Peter developed other science parks in the UK and cultivated a relationship with former science minister Lord Sainsbury, who was supportive of the science parks initiatives.
Peter was sent by the government to other countries to extol the virtues of science parks, including the Netherlands, Russia, China and Sri Lanka.
In 1972 Peter and his family went camping at Brockenhurst and became enamoured with a new housing development in Bransgore, moving there with his family in 1991.
Marie passed away in 1999 and, as Peter recovered from the loss, he became involved with Wessex Archives as they began developing oral history projects for villages.
Peter was inspired to begin an oral history project for Burley, eventually receiving a £50,000 grant from the National Lottery. The cash went towards buying cameras so the living histories could be recorded rather than just written.
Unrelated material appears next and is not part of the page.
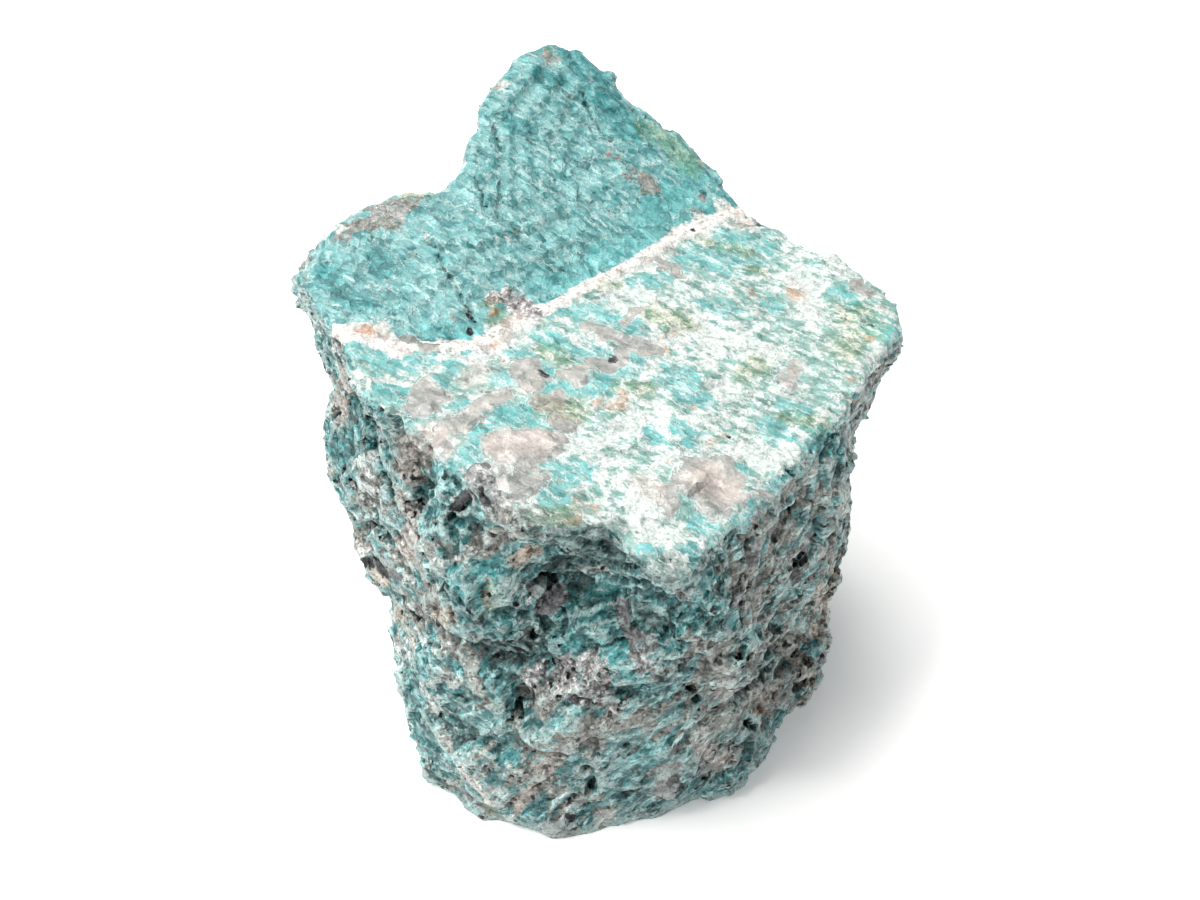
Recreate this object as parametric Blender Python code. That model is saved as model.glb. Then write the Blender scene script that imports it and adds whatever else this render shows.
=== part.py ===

The oral history project recorded 50 films, which were made part of the Winchester Archives and are also held by the British Film Institute.
Peter was a long-time supporter of ongoing plans to build a heritage centre in the village.
He said that during 2003 he “fell in love again” with Burley resident Karen and the pair later married.
Peter was made an MBE in 2007 for his services to the people of Uxbridge, where he was a magistrate for 30 years. He was also chair of housing charity Abbeyfield for around 30 years.
Peter died in June with Karen at his side. He also leaves behind two children, Andrew and Sandra.